Le vecchie porte raccontano…
Uno degli aspetti più interessanti del nostro girovagar per case antiche è la possibilità di imbattersi in emblemi di una quotidianità dimenticata o drasticamente trasformata.
Prendiamo, per esempio, le vecchie porte. Osservandole con attenzione è possibile scoprire quanto sia mutato il tema della sicurezza domestica. Oggi siamo abituati a porte blindate, ad ardimentosi meccanismi di chiusura e ad accorgimenti in robusta ferramenta. In passato non era propriamente così.

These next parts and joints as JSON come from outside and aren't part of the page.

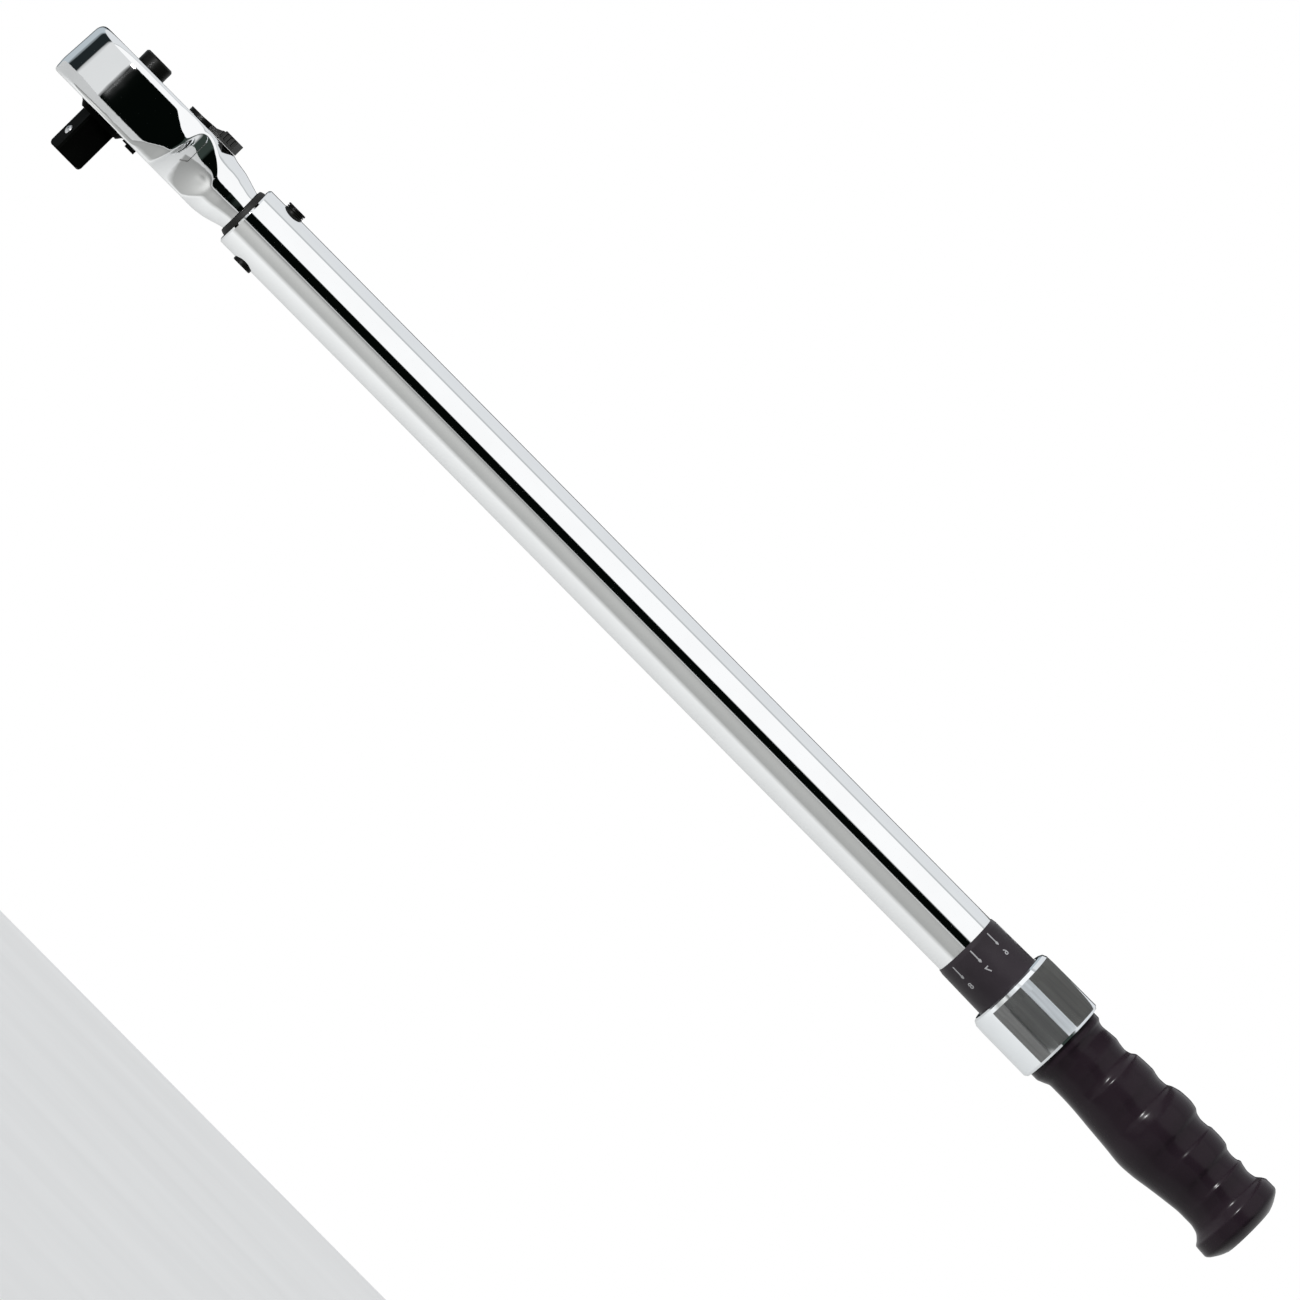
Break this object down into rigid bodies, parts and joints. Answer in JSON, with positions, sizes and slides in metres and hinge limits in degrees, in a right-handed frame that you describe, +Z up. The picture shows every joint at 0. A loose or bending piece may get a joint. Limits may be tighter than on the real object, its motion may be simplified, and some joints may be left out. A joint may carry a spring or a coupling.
{
  "type": "torque wrench",
  "caption": "Click torque wrench with a fixed reversible ratchet head, half inch square drive, chromed tube, micrometer scale sleeve, lock ring and moulded black grip.",
  "frame": {"origin": "centre of the drive square's end face", "axes": "+X along the tool towards the grip, +Z up the drive axis towards the release button"},
  "size_m": [0.624, 0.0524, 0.0515],
  "materials": {
    "chrome": "polished chrome plate",
    "black_oxide": "black oxide",
    "steel": "ground steel",
    "spring_steel": "oiled spring steel",
    "bronze": "plain bronze",
    "anodised": "black anodised, satin",
    "plastic": "semi-gloss moulded",
    "paint": "filled white",
    "black_fill": "filled black",
    "seal": "nitrile"
  },
  "bodies": {
    "tube": {"tube": "chrome", "mouth_seal": "seal", "tube_scale": "black_fill", "pivot_pin": "black_oxide", "pivot_clip": "black_oxide", "load_nut": "bronze", "nut_pins": "steel", "main_spring": "spring_steel"},
    "head": {"head_housing": "chrome", "cover_plate": "steel", "retaining_ring": "black_oxide"},
    "gear": {"ratchet_gear": "black_oxide", "release_spring": "spring_steel"},
    "button": {"release_button": "black_oxide", "release_pin": "steel"},
    "ball": {"detent_ball": "steel"},
    "lever": {"reverse_lever": "black_oxide", "lever_ball": "steel", "lever_spring": "spring_steel", "lever_seal": "seal"},
    "pawl": {"pawl": "steel"},
    "plunger": {"plunger": "steel", "plunger_rings": "bronze"},
    "toggle": {"toggle_block": "steel"},
    "carrier": {"spring_seat": "steel", "thrust_ball": "steel"},
    "handle": {"adjusting_screw": "steel", "scale_sleeve": "anodised", "sleeve_marks": "paint", "lock_balls": "steel", "lock_spring": "spring_steel", "grip": "plastic", "screw_anchor": "bronze", "anchor_pin": "steel", "end_cap": "plastic"},
    "lock_ring": {"lock_ring": "chrome"}
  },
  "joints": [
    {"name": "head_break", "type": "hinge", "parent": "tube", "child": "head", "pos_m": [0.0755, 0, 0.0327], "axis": [0, 0, 1], "range_deg": [0, 3], "stiffness_Nm_per_rad": 200, "springref_deg": -2.86, "deforming": ["main_spring"]},
    {"name": "plunger_slide", "type": "slide", "parent": "tube", "child": "plunger", "axis": [1, 0, 0], "range_m": [0, 0.0018]},
    {"name": "toggle_tilt", "type": "hinge", "parent": "plunger", "child": "toggle", "pos_m": [0.16725, 0.003, 0.0327], "axis": [0, 0, 1], "range_deg": [-19, 0]},
    {"name": "drive_turn", "type": "hinge", "parent": "head", "child": "gear", "pos_m": [0, 0, 0.0327], "axis": [0, 0, 1], "continuous": true},
    {"name": "button_press", "type": "slide", "parent": "gear", "child": "button", "axis": [0, 0, -1], "range_m": [0, 0.0025], "stiffness_N_per_m": 600, "springref_m": -0.003, "deforming": ["release_spring"]},
    {"name": "ball_retract", "type": "slide", "parent": "gear", "child": "ball", "axis": [0.9563, 0.2924, 0], "range_m": [0, 0.0009]},
    {"name": "lever_turn", "type": "hinge", "parent": "head", "child": "lever", "pos_m": [0.027, 0, 0.0327], "axis": [0, 0, 1], "range_deg": [0, 40]},
    {"name": "pawl_rock", "type": "hinge", "parent": "head", "child": "pawl", "pos_m": [0.027, 0, 0.0327], "axis": [0, 0, 1], "range_deg": [-11, 0]},
    {"name": "handle_turn", "type": "hinge", "parent": "carrier", "child": "handle", "pos_m": [0.5, 0, 0.0327], "axis": [-1, 0, 0], "range_deg": [0, 3960]},
    {"name": "carrier_slide", "type": "slide", "parent": "tube", "child": "carrier", "axis": [-1, 0, 0], "range_m": [0, 0.022]},
    {"name": "lock_slide", "type": "slide", "parent": "handle", "child": "lock_ring", "axis": [1, 0, 0], "range_m": [0, 0.004], "stiffness_N_per_m": 1000, "springref_m": -0.005, "deforming": ["lock_spring"]}
  ],
  "couplings": [
    {"joint": "plunger_slide", "follows": "head_break", "m_per_rad": 0.03094},
    {"joint": "toggle_tilt", "follows": "head_break", "ratio": -6.2333},
    {"joint": "ball_retract", "follows": "button_press", "ratio": 0.36},
    {"joint": "pawl_rock", "follows": "lever_turn", "ratio": -0.275},
    {"joint": "handle_turn", "follows": "carrier_slide", "rad_per_m": 3141.6}
  ]
}
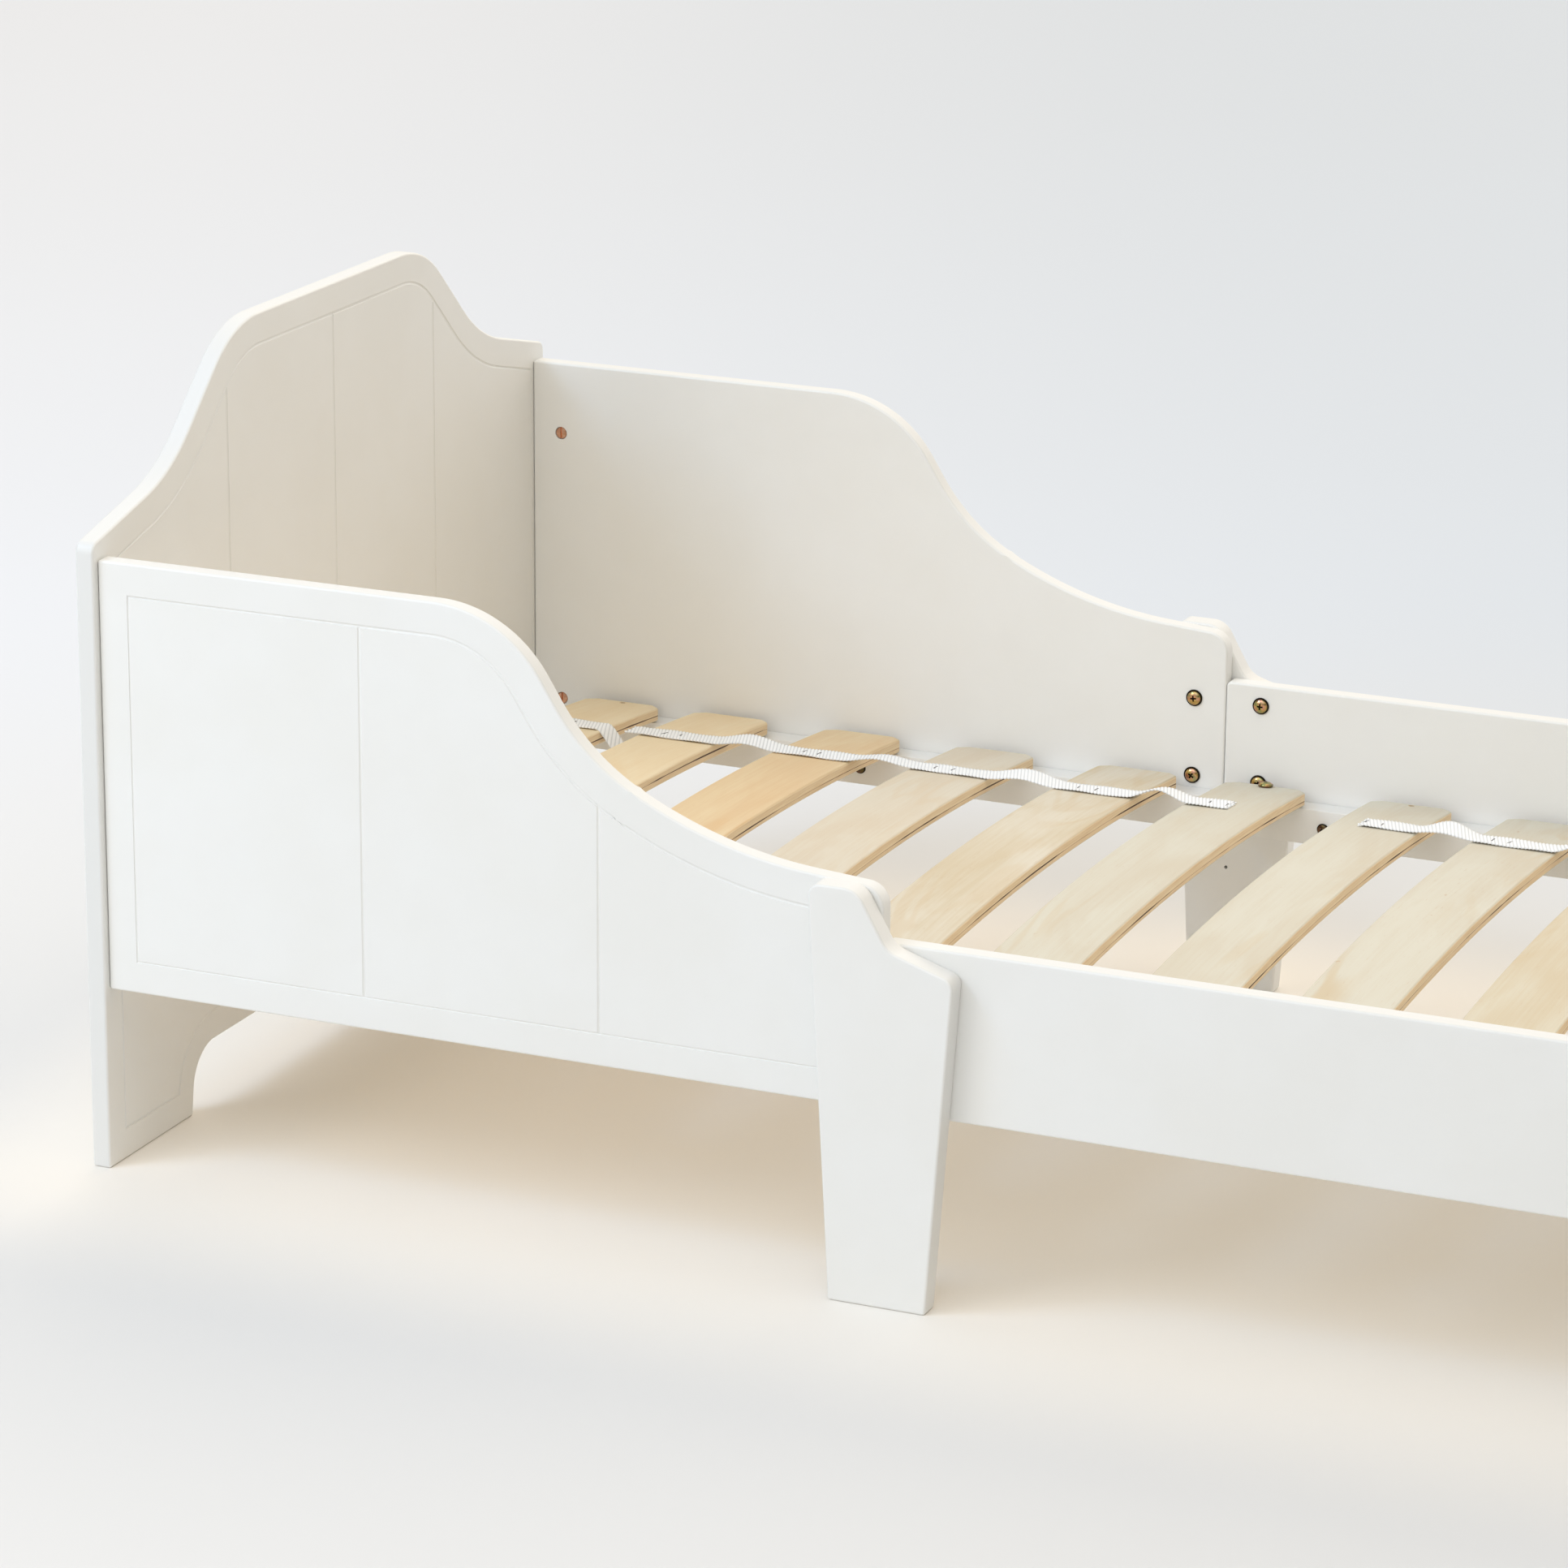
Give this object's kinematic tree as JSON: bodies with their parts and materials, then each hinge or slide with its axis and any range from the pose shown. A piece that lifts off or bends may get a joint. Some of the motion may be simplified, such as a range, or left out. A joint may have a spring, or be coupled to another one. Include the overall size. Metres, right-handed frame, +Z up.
{
  "type": "toddler bed",
  "caption": "Low painted board bed with a curved headboard, raised ogee sides at the head, tapered mid legs and taped bent slats.",
  "frame": {"origin": "on the floor under the middle of the bed", "axes": "+X from the headboard to the footboard, +Y across to the back long side, +Z up"},
  "size_m": [1.4606, 0.7846, 0.612],
  "materials": {
    "white_paint": "satin white lacquer on MDF board",
    "birch_ply": "sanded, clear sealed bent ply with layered edges",
    "webbing": "white twill woven tape",
    "yellow_zinc": "yellow passivated zinc on steel",
    "copper_zinc": "copper coloured zinc plate"
  },
  "bodies": {
    "root": {"barrel_nut_foot_back_lower": "copper_zinc", "barrel_nut_foot_back_upper": "copper_zinc", "barrel_nut_foot_front_lower": "copper_zinc", "barrel_nut_foot_front_upper": "copper_zinc", "barrel_nut_head_back_lower": "copper_zinc", "barrel_nut_head_back_upper": "copper_zinc", "barrel_nut_head_front_lower": "copper_zinc", "barrel_nut_head_front_upper": "copper_zinc", "connector_bolt_foot_back_lower": "yellow_zinc", "connector_bolt_foot_back_upper": "yellow_zinc", "connector_bolt_foot_front_lower": "yellow_zinc", "connector_bolt_foot_front_upper": "yellow_zinc", "connector_bolt_head_back_lower": "yellow_zinc", "connector_bolt_head_back_upper": "yellow_zinc", "connector_bolt_head_front_lower": "yellow_zinc", "connector_bolt_head_front_upper": "yellow_zinc", "foot_rail_back": "white_paint", "foot_rail_front": "white_paint", "footboard": "white_paint", "headboard": "white_paint", "leg_screw_panel_back_lower": "yellow_zinc", "leg_screw_panel_back_upper": "yellow_zinc", "leg_screw_panel_front_lower": "yellow_zinc", "leg_screw_panel_front_upper": "yellow_zinc", "leg_screw_rail_back_lower": "yellow_zinc", "leg_screw_rail_back_upper": "yellow_zinc", "leg_screw_rail_front_lower": "yellow_zinc", "leg_screw_rail_front_upper": "yellow_zinc", "mid_leg_back": "white_paint", "mid_leg_front": "white_paint", "side_panel_back": "white_paint", "side_panel_front": "white_paint", "slat_01": "birch_ply", "slat_02": "birch_ply", "slat_03": "birch_ply", "slat_04": "birch_ply", "slat_05": "birch_ply", "slat_06": "birch_ply", "slat_07": "birch_ply", "slat_08": "birch_ply", "slat_09": "birch_ply", "slat_10": "birch_ply", "slat_11": "birch_ply", "slat_12": "birch_ply", "slat_ledge_foot_back": "white_paint", "slat_ledge_foot_front": "white_paint", "slat_ledge_head_back": "white_paint", "slat_ledge_head_front": "white_paint", "slat_screw_06_back": "yellow_zinc", "slat_screw_06_front": "yellow_zinc", "slat_screw_12_back": "yellow_zinc", "slat_screw_12_front": "yellow_zinc", "webbing_tape_foot_back": "webbing", "webbing_tape_foot_front": "webbing", "webbing_tape_head_back": "webbing", "webbing_tape_head_front": "webbing"}
  },
  "joints": []
}
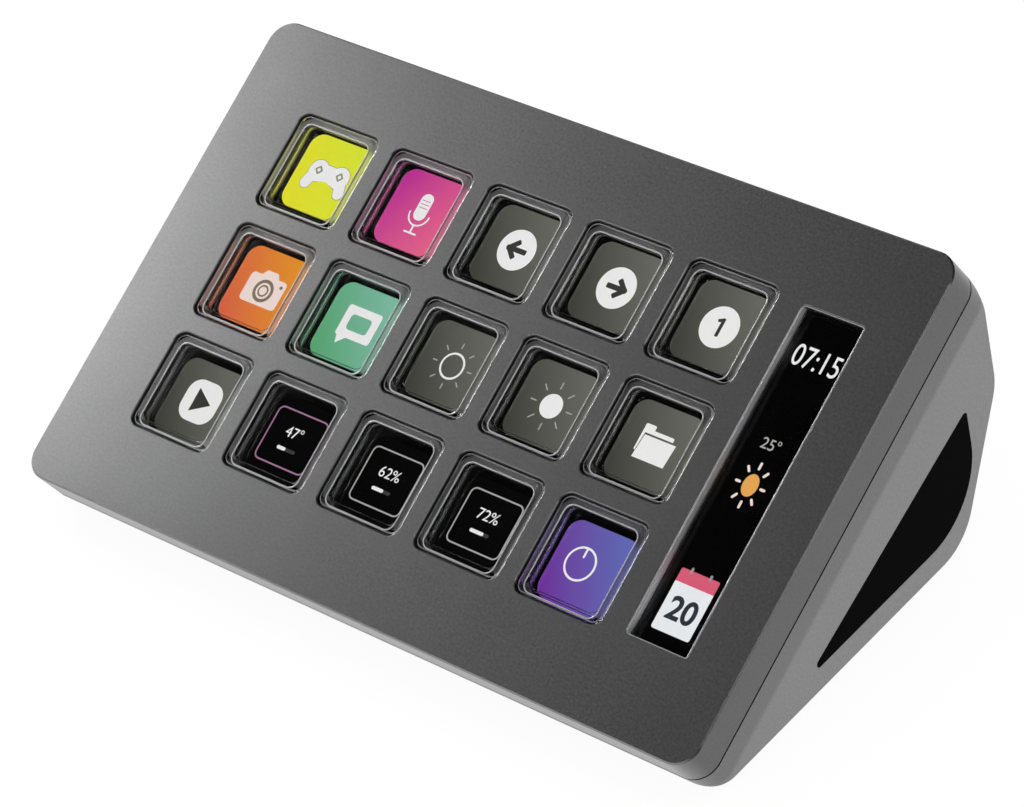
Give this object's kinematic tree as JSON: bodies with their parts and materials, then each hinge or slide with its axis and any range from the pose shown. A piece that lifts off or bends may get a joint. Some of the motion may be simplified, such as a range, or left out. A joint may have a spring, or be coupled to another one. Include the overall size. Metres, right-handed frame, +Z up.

L’impenetrabilità domestica aveva una ragion d’essere soprattutto nelle dimore cittadine, nei palazzi e nelle ville nobiliari. Dov’era addirittura enfatizzata. Perché nelle case dei signori, prima di varcare la soglia, le barriere da superare erano tante: il magniloquente cancello, gli imponenti cani da guardia sguinzagliati in giardino, il massiccio portone d’ingresso (presenza fondamentale nel caso delle residenze estive o vissute solo stagionalmente), il maggiordomo…
Nelle comuni case di campagna, la situazione era ben diversa. Per quanto oggi possa sembrare incredibile, molte erano completamente prive di serratura. Chiunque avrebbe potuto varcare la soglia, di giorno e di notte. Una consuetudine neppure troppo lontana nel tempo: in certe zone d’Italia isolate e difficilmente raggiungibili si è continuato a vivere come in un passato, quando le case erano popolate di famiglie numerose (c’era sempre qualcuno a controllare, forse ad eccezione della domenica mattina, quando ci si recava a messa), dove si lavorava in casa (alcuni si inoltravano nei campi, ma c’era sempre qualcuno a vegliare, in cucina, nell’orto o nella stalla), dove la cooperazione tra vicini era serratissima (c’era sempre qualcuno a controllare anche le abitazioni in lontananza) e dove i veicoli a motore rappresentavano l’eccezione (non dimentichiamo che anche nel recente passato, in certe zone d’Italia, le sparute automobili non passavano inosservate e i malintenzionati motorizzati erano facilmente smascherabili). Poi ci sono altre considerazioni: oggi siamo soverchiati dai rumori di fondo, dal traffico, dalla televisione, dai telefonini… L’Italia del passato era infinitamente più silenziosa (e anche l’udito era, mediamente, molto più fine). Nelle zone di provincia, qualsiasi rumore sospetto veniva facilmente captato. Nelle case lontane dai centri abitati non c’era neppure bisogno di campanello. L’arrivo di un ospite, rumoroso o silenzioso, era percepito comunque.
Tracce di questi trascorsi dimenticati si trovano ancora nelle case del passato. A cominciare dalle porte. Quelle da esterno e quelle da interno. Più che serrature propriamente intese, ricorrevano i catenacci, leve e altri sistemi di chiusura tutt’altro che impenetrabili. Le maniglie – che molti immaginano essere da sempre in robusto metallo – erano spesso elementi lignei puramente funzionali, semplici impugnature per tirare o per spingere, in barba a qualsiasi meccanismo di scatto.
Altra curiosità – che oggi potrebbe risultare incomprensibile – era il fatto che, ancor più delle case, le chiusure di sicurezza (catenacci, catene e lucchetti) erano più frequenti nelle porte che cingevano ambienti non abitati: la cantina, la stanza dei salumi, quella dei formaggi… I piccoli tesori domestici veri e propri non erano “blindati” in corrispondenza dell’ingresso, ma, più spesso, le piccole chiusure riguardavano gli arredi. Gli appassionati d’antico sanno bene che molti mobili del passato erano spesso dotati di meccanismi di chiusura: serrature, chiavi e lucchetti ricorrevano più frequentemente nei bauli del corredo, nelle cassettiere “segrete”, negli armadi… Nei mobili di oggi non succede più. Ci avevate fatto caso?
Osservare l’antico significa davvero imbattersi in tante dimenticate – e sorprendenti – abitudini del passato. Aguzzando la vista è possibile anche ripercorrere la metamorfosi “intermedia” di una porta, magari rivisitata con uno spioncino improvvisato o una finestrella che, in origine, non c’era. Basta imparare a scorgerli per interiorizzare lezioni affascinantissime.